The FTC’s vote in April to approve the ban was 3-2, with the two Republican commissioners voting against it because, according to Healthcare Dive, they said the FTC did not have congressional authority to enact it.

At the time, the CEO of the Federation of American Hospitals, Chip Kahn, referred to the rule as “a double whammy,” adding that it “makes it more difficult to recruit and retain caregivers, while at the same time creating an anticompetitive, unlevel playing field between tax-paying and tax-exempt hospitals.”

With regard to Judge Brown’s ruling last week, Kahn said she “made the right call.”

“[The AHA has] been clear from the start that this rule would threaten patient access to care by making it more difficult for hospitals to recruit and retain physicians and invest in training and technology,” Kahn said in a statement. “In addition, this rule would create an unlevel playing field for tax-paying hospitals, an outcome completely at odds with FTC’s mission to promote competition.

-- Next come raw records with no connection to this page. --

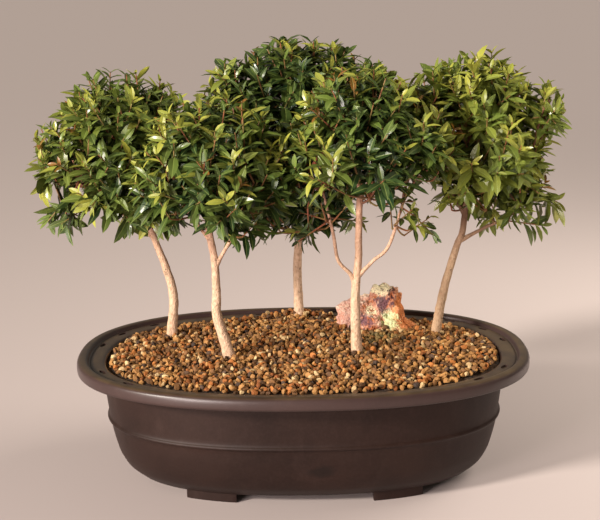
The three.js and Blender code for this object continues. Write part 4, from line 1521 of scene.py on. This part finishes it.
    def flush_of(self, layer: ShootLayer, facing: Points, is_low: bool, draw: Draw) -> Flush:
        """Draws how young a shoot's last leaves are: fresh ones are commoner on top and at the left, partly
        as new growth and partly as painted light from the left.
        """
        lot = draw.uniform()
        is_sunny = facing[2] > self.sunny_up or abs(facing[0]) > self.sunny_side
        share = self.fresh_sunny if is_sunny else self.fresh_shady
        # Leaves at the left turn fresh more often: painted light from the left.
        if facing[0] < -self.sunny_side:
            share = self.fresh_left_painted_light
        if layer.is_outer and lot < share + self.fresh_by_light * self.planting.light:
            return Flush.FRESH
        bronze_over = self.bronze_sunny if is_sunny else self.bronze_shady
        is_bronze = layer.is_outer and not is_low and lot > bronze_over
        return Flush.BRONZE if is_bronze else Flush.MATURE

    def leaf_out(self, shoot: Shoot, draw: Draw) -> list[tuple]:
        """Sets one shoot's pairs of leaves, each pair turned crosswise to the last.

        Args:
            shoot: The shoot.
            draw: The random source.

        Returns:
            A row for each leaf: its root, its direction, which way it faces up, its length, how
            young it is and how light.
        """
        axis, pairs, leaves = shoot.axis, len(self.pair_sizes), []
        side = unit(np.cross(axis, unit(draw.normal(size=3))))
        hang = self.low_hang if shoot.is_low else 0.0
        low_leaf = self.planting.low_leaf if shoot.is_low else 1.0
        for pair in range(self.low_bare_pairs if shoot.is_low else 0, pairs):
            share = (pair + self.first_pair) / pairs
            root = shoot.root + (shoot.tip - shoot.root) * share
            turn = pair * math.pi / 2 + draw.normal(0, self.pair_swing)
            ray = side * math.cos(turn) + np.cross(axis, side) * math.sin(turn)
            lean = 1.0 - self.closing * (pair / pairs) ** 2
            youth = self.pair_youth[pair]
            is_bronze = shoot.kind is Flush.BRONZE and youth == 1.0
            size = self.pair_sizes[pair] * low_leaf * (self.bronze_leaf if is_bronze else 1.0)
            for facing in (-1, 1):
                opened = lean * draw.uniform(*self.opening)
                way = axis * math.cos(opened) + facing * ray * math.sin(opened) - UP * hang
                along = unit(way + draw.normal(0, self.leaf_astray, 3))
                upper = axis + UP * self.upper_rise + draw.normal(0, self.upper_astray, 3)
                upper = unit(upper - along * (upper @ along))
                length = draw.uniform(*self.leaf_length) * size
                young = shoot.kind.value * youth * draw.uniform(0.55, 1.0)
                # A tree's light pushes its leaves towards the fresh colour: painted light.
                young += self.sunned * max(0.0, self.planting.light) * draw.uniform()
                flush = shoot.kind.value if is_bronze else min(young, Flush.FRESH.value)
                leaves.append((root, along, upper, length, flush, shoot.painted_lightness))
        return leaves

    def leaves(self, rows: list[tuple], draw: Draw) -> Piece:
        """Models the leaves as bent copies of one leaf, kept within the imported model's box."""
        model, faces = self.leaf_model()
        root, along, upper, length, flush, painted_lightness = (np.array(column) for column in zip(*rows))
        length = length[:, None]
        breadth = length * self.leaf_breadth * draw.uniform(*self.leaf_breadths, length.shape)
        droop = draw.uniform(*self.droop, length.shape)
        turn = draw.normal(0, self.twist, length.shape) * model[:, 1]
        x, y, z = model[:, 0] * breadth, model[:, 1] * length, model[:, 2] * breadth
        x, z = x * np.cos(turn) - z * np.sin(turn), x * np.sin(turn) + z * np.cos(turn)
        z = z - droop * length * model[:, 1] ** 2
        points = root[:, None]
        for offset, axis in ((x, np.cross(along, upper)), (y, along), (z, upper)):
            points = points + offset[..., None] * axis[:, None]
        low, high = (np.array(corner) / MM for corner in cad_box)
        kept = ((points > low + self.box_gap) & (points < high - self.box_gap)).all((1, 2))
        middle = points.mean(1)
        kept &= self.planting.into_next(middle) < self.reach_into_next + self.leaf_over
        kept &= ~self.planting.is_bare(middle)
        crown = Workbench.copies(f"crown_{self.planting.number}_leaves", points[kept], faces)
        count = int(kept.sum())
        beyond = (root[kept] - self.planting.lobe_rows()[:, :3].mean(0)) / self.tint_reach
        # Higher leaves, those further to the sides and those of lighter trees get a lighter tint: painted
        # light.
        sun = self.painted_light_high * beyond[:, 2] + self.painted_light_side * (np.abs(beyond[:, 0]) - 0.5)
        # Inner-layer leaves are darkened, partly as older leaves and partly as painted shade.
        tint = (draw.beta(*self.tint_shape, count) + (sun + self.planting.light)) * painted_lightness[kept]
        Workbench.mark(crown, "tint", np.clip(tint, 0, 1))
        Workbench.mark(crown, "flush", flush[kept])
        leaf_map = (model[:, :2] + [0.5, 0.0])[faces.ravel()]
        layer = crown.data.uv_layers.new(name="leaf")
        layer.uv.foreach_set("vector", np.tile(leaf_map, (count, 1)).astype(np.float32).ravel())
        is_under = (model[faces][:, :, 2] < 0).any(1)
        crown.data.polygons.foreach_set("material_index", np.tile(is_under.astype(np.int32), count))
        Workbench.smooth(crown, 24)
        return crown

    def build(self, twig: Material, leaf: list[Material], joints: Points, draw: Draw) -> None:
        """Models the twigs and the leaves.

        Args:
            twig: The twigs' finish.
            leaf: The finishes of a leaf's upper side and underside.
            joints: The places that shoots may grow from.
            draw: The random source.
        """
        number = self.planting.number
        twig_rows, leaf_rows = self.grow(draw, joints)
        hub, root, tip = (np.array(column) for column in zip(*twig_rows))
        span = np.linalg.norm(root - hub, axis=1)[:, None]
        way = unit(0.5 * unit(tip - root) + (root - hub) / (span + 1e-6))
        feet = np.stack([hub, root - way * self.foot_pull * span, root + (tip - root) * 0.02])
        shafts = np.stack([root, (root + tip) / 2, tip])
        slim = np.full(len(hub), self.twig_radius)
        middle, last = (slim * share for share in self.twig_taper)
        radii = np.stack([np.concatenate([slim, middle]), np.concatenate([middle, last])])
        shape = (self.twig_sides, self.twig_rings)
        twigs = Workbench.rods(f"crown_{number}_twigs", *shape, np.concatenate([feet, shafts], 1), radii)
        Workbench.smooth(twigs, 60)
        Workbench.dress(twigs, Slot.BARK, [twig])
        Workbench.dress(self.leaves(leaf_rows, draw), Slot.FOLIAGE, leaf, f"crown_{number}")


@dataclass
class Studio:
    """The floor, the lights and the camera at the photograph's viewing angle."""

    floor_size: float = 60.0
    camera_place: Triple = (-0.0015, -1.172007, 0.437682)
    elevation: float = 12.4
    roll: float = 0.8
    lens: float = 85.92
    sensor: float = 36.0
    farthest: float = 50.0
    sun_from: Triple = (-0.73, -0.54, 0.39)
    sun_strength: float = 4.6
    sun_softness: float = 9.0
    lamp_aim: Triple = (0.0, 0.0, 0.18)
    warm: Triple = (1.0, 0.92, 0.82)
    rosy: Triple = (1.0, 0.87, 0.84)
    room: Colour = colour(1.0, 0.9, 0.79)
    room_strength: float = 0.21

    def build(self, effects: Effects) -> None:
        """Sets up everything that isn't part of the object."""
        Workbench.clear()
        bpy.ops.mesh.primitive_plane_add(size=self.floor_size)
        floor = bpy.context.object
        floor.name = "floor"
        floor.data.materials.append(FloorFinish().build(effects))
        self.camera()
        sun = self.lamp("key", "SUN", Vector(self.sun_from), self.sun_strength, self.warm)
        sun.data.angle = math.radians(self.sun_softness)
        self.softbox("sheen", (-0.8, -1.2, 0.3), 0.4, 18.0, self.rosy, True)
        self.softbox("fill", (0.9, 0.3, 0.75), 0.8, 12.0, self.warm, False)
        world = bpy.data.worlds.new("soft room")
        world.use_nodes = True
        sky = world.node_tree.nodes["Background"]
        sky.inputs["Color"].default_value = self.room
        sky.inputs["Strength"].default_value = self.room_strength
        bpy.context.scene.world = world
        bpy.context.scene.view_settings.view_transform = "Standard"

    def camera(self) -> None:
        """Adds the camera."""
        e, r = math.radians(self.elevation), math.radians(self.roll)
        back = Vector((0, -math.cos(e), math.sin(e)))
        flat = Vector((1, 0, 0))
        high = flat.cross(-back)
        right = flat * math.cos(r) - high * math.sin(r)
        top = flat * math.sin(r) + high * math.cos(r)
        data = bpy.data.cameras.new("camera")
        data.lens = self.lens
        data.sensor_width = self.sensor
        data.clip_end = self.farthest
        camera = bpy.data.objects.new("camera", data)
        turn = Matrix((right, top, back)).transposed().to_4x4()
        camera.matrix_world = Matrix.Translation(self.camera_place) @ turn
        bpy.context.scene.collection.objects.link(camera)
        bpy.context.scene.camera = camera

    @staticmethod
    def lamp(name: str, kind: str, towards: Vector, energy: float, shade: Triple) -> Piece:
        """Adds a lamp.

        Args:
            name: Its name.
            kind: The lamp's type name.
            towards: The way from what it lights towards the lamp.
            energy: Its strength, or its power in watts.
            shade: Its colour.

        Returns:
            The lamp's holder.
        """
        data = bpy.data.lights.new(name, kind)
        data.energy = energy
        data.color = shade
        holder = bpy.data.objects.new(name, data)
        holder.rotation_euler = towards.to_track_quat("Z", "Y").to_euler()
        bpy.context.scene.collection.objects.link(holder)
        return holder

    def softbox(
        self, name: str, place: Triple, size: float, watts: float, shade: Triple, is_mirrored: bool
    ) -> None:
        """Adds a soft square lamp aimed at the trees, which may show in what is glossy."""
        holder = self.lamp(name, "AREA", Vector(place) - Vector(self.lamp_aim), watts, shade)
        holder.data.size = size
        holder.location = place
        holder.visible_camera = False
        holder.visible_glossy = is_mirrored


def main() -> None:
    """Builds the studio and the object's pieces in order."""
    logging.basicConfig(level=logging.INFO, format="%(message)s")
    effects = Effects()
    Studio().build(effects)
    Pot().build(PotFinish().build(effects))
    earth = EarthFinish().build(effects)
    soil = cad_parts["soil"]
    soil.data.materials.clear()
    soil.data.materials.append(earth)
    Gravel().build(earth, effects)
    Stone().build(StoneFinish().build(effects))
    bark = BarkFinish().build(effects)
    # Tree 5's bark is painted darker, most near its crown, as painted shade from the crowns over it.
    bark_painted_shade = BarkFinish(
        "dark-topped bark", cream=colour(0.57, 0.39, 0.23), pink=colour(0.17, 0.07, 0.045), pink_from=0.165,
        pink_to=0.205,
    ).build(effects)
    twig = TwigFinish().build(effects)
    under = LeafFinish("leaf underside", gloss=(0.5, 0.65), coat=0.0, pale=0.3)
    leaf = [LeafFinish().build(effects), under.build(effects)]
    for planting in PLANTINGS:
        draw = np.random.default_rng(planting.seed)
        joints = Wood(planting).build(bark_painted_shade if planting.number == PAINTED_SHADE_TREE else bark, draw)
        Crown(planting).build(twig, leaf, joints, draw)


if __name__ == "__main__":
    main()
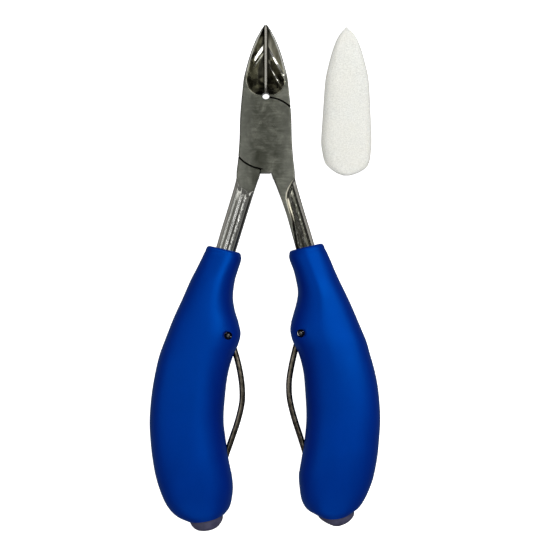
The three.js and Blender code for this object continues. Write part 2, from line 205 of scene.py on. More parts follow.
def face_out(obj):
    """Turns a closed mesh right side out."""
    mesh = obj.data
    mesh.calc_loop_triangles()
    n = len(mesh.loop_triangles)
    at = np.empty(n * 3, np.int32)
    mesh.loop_triangles.foreach_get("vertices", at)
    co = np.empty(len(mesh.vertices) * 3)
    mesh.vertices.foreach_get("co", co)
    t = co.reshape(-1, 3)[at.reshape(-1, 3)]
    if np.einsum("ij,ij->i", t[:, 0], np.cross(t[:, 1], t[:, 2])).sum() < 0:
        mesh.flip_normals()


def reshape(obj, change):
    """Passes a mesh's points, in metres, through change and keeps it right side out."""
    mesh = obj.data
    co = np.empty(len(mesh.vertices) * 3)
    mesh.vertices.foreach_get("co", co)
    mesh.vertices.foreach_set("co", change(co.reshape(-1, 3)).ravel())
    mesh.update()
    face_out(obj)
    return obj


def mirror(obj, sign):
    """The same piece, or for sign -1 its mirror image on the other side of x = 0."""
    return obj if sign > 0 else reshape(obj, lambda co: co * (-1, 1, 1))


def prism(name, outline, z0, z1):
    """An upright solid with a flat outline."""
    n = len(outline)
    points = [(x, y, z) for z in (z0, z1) for x, y in outline]
    faces = [tuple(range(n)), tuple(range(n, 2 * n))[::-1]]
    faces += [(i, i + n, (i + 1) % n + n, (i + 1) % n) for i in range(n)]
    obj = mesh_object(name, points, faces)
    face_out(obj)
    return obj


def post(name, x, y, profile, sides):
    """A turned solid on a vertical axis: profile is (radius, height) pairs."""
    rings = []
    for radius, z in profile:
        angles = 2 * np.pi * np.arange(sides) / sides
        rings.append(np.stack([x + radius * np.cos(angles), y + radius * np.sin(angles),
                               np.full(sides, z)], 1))
    return loft(name, rings)


def boolean(obj, operation, *others):
    """Cuts or joins obj with the others, one by one, and uses them up."""
    for other in others:
        change = obj.modifiers.new("cut", "BOOLEAN")
        change.operation = operation
        change.solver = "MANIFOLD"
        change.object = other
        bpy.context.view_layer.update()
        graph = bpy.context.evaluated_depsgraph_get()
        mesh = bpy.data.meshes.new_from_object(obj.evaluated_get(graph))
        obj.modifiers.clear()
        old, obj.data = obj.data, mesh
        bpy.data.meshes.remove(old)
        bpy.data.objects.remove(other)
    return obj


def shade(obj, angle):
    """Smooth shading with sharp edges above the angle, in degrees."""
    mesh = obj.data
    mesh.polygons.foreach_set("use_smooth", np.ones(len(mesh.polygons), bool))
    mesh.set_sharp_from_angle(angle=math.radians(angle))


def half_turn(points):
    """Half a turn about the long axis through the middle of the joint."""
    points = np.array(points, float)
    points[..., 0] *= -1
    points[..., 2] = HEAD_T - points[..., 2]
    return points


def section(row, grow=0.0, z=MID_Z, power=2.55, lean=0.5, crest=0.0, n=96):
    """A ring round a handle: a superellipse, fuller on the outer side by lean, with a mould
    crest whose flanks fall away by crest on both sides."""
    xi, yi, xo, yo, half, sag = row
    way = np.array([xo - xi, yo - yi])
    length = np.hypot(*way)
    way = way / length
    t = 2 * np.pi * (np.arange(n) + 0.5) / n
    p = power + lean * np.cos(t)
    u = np.sign(np.cos(t)) * np.abs(np.cos(t)) ** (2 / p)
    w = np.sign(np.sin(t)) * np.abs(np.sin(t)) ** (2 / p)
    x = (xi + xo) / 2 + (length / 2 + grow) * u * way[0]
    y = (yi + yo) / 2 + (length / 2 + grow) * u * way[1] - sag * (1 - u * u)
    ridge = crest * np.clip(1 - np.abs(u + 0.08) / 0.92, 0, 1) - crest
    height = (half + grow + ridge * (np.abs(w) > 0.2)) * w
    return np.stack([x, y, z + height], 1)


# Head and jaws

FINE_WIDTH = spline(HEAD_HALF_WIDTH, 6)


def fine_width(y):
    return float(np.interp(y, FINE_WIDTH[:, 0], FINE_WIDTH[:, 1]))


def along(y):
    """0 at the root of the jaws to 1 at the tips."""
    return min(1.0, max(0.0, (y - 14) / (TIP_Y - 14)))


def rim_z(y):
    return HEAD_T - RIM_DROP * along(y) ** RIM_POWER


def back_z(y):
    return 1.5 * along(y) ** 1.6


def jaw_front(u, y, w):
    """Front height of a jaw: a rim, a hollow-ground scoop and a raised cutting land."""
    land = min(LAND, 0.3 * w)
    edge = w - min(RIM, 0.25 * w)
    across = np.clip((u - land - 0.12) / max(0.01, edge - land - 0.12), 0, 1)
    start = SCOOP_Y + 3.6 * (u / 6.1) ** 3.9
    into = np.clip((y - start) / 6.5, 0, 1)
    depth = 1 - (1 - into) ** 2.6
    floor = 2.2 + 0.4 * along(y)
    low = floor + (rim_z(y) - floor) * (0.4 * across + 0.6 * across ** 2.5)
    low = low + LAND_H * np.clip((land + 0.1 - u) / 0.1, 0, 1)
    return rim_z(y) - (rim_z(y) - np.minimum(low, rim_z(y))) * depth


# Ground benches across the scoops, as (slope of the line, first, last) of y + slope * u.
BENCHES = {
    "left": [(1.5, 28.0, 29.6), (1.5, 26.5, 27.0)],
    "right": [(1.85, 27.9, 29.7), (1.85, 23.3, 24.5)],
}
BENCH_SLOPE = 0.26  # a bench's rise per millimetre outwards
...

Especially at a time of workforce shortages and other challenges, this was the right decision.”

Set to go into effect Sept. 4, the ban would have made it easier for health care workers, including physicians and nurses, to change jobs. It may also have resulted in higher wages.

According to the American Medical Association, which supported the ban, between 37% and 45% of physicians are bound by noncompete agreements. The organization said noncompete clauses limit physicians’ opportunities for career advancement and restrict their ability to provide care to patients in economically or socially marginalized communities.

But Chad Golder, general counsel for the American Hospital Association, said the FTC’s rule “was a breathtaking assertion of regulatory power,” and that the FTC commissioners “did not attempt to understand the disruptive impact it would have on hospitals, health systems, and the patients they serve,” Healthcare Dive reported.

Judge Brown said in her latest decision that the Federal Trade Commission Act grants the FTC “some authority to promulgate rules to preclude unfair methods of competition,” but she also said the FTC “lacks the authority to creative substantive rules.”

Our Take: The FTC can appeal this latest judicial ruling, particularly in light of another federal judge’s ruling last month, in which the judge sided with the FTC.

In that case, Judge Kelley Hodge of the U.S. District Court for the Eastern District of Pennsylvania said the plaintiff, a tree service company, failed to show that the noncompete ban would cause irreparable harm or that the ban exceeds the FTC’s statutory authority.

Judge Hodge issued her ruling 20 days after Judge Brown’s decision in July to temporarily block the ban. Like Judge Brown did in her most recent ruling, Judge Hodge cited the text of the Federal Trade Commission Act — though she interpreted the law somewhat differently, ruling that it does not prohibit the FTC from issuing substantive rules such as the ban on noncompete agreements.

“The plain text of the statute provides no express limitations on the FTC’s rulemaking authority and the Court will not read in such limitations,” Judge Hodge stated in her ruling, according to HR Dive.

Even if the FTC does not appeal the permanent injunction, a spokeswoman for the agency, Victoria Graham, said Judge Brown’s latest decision does not prevent regulators from taking action on overly restrictive noncompete agreements on a case-by-case basis.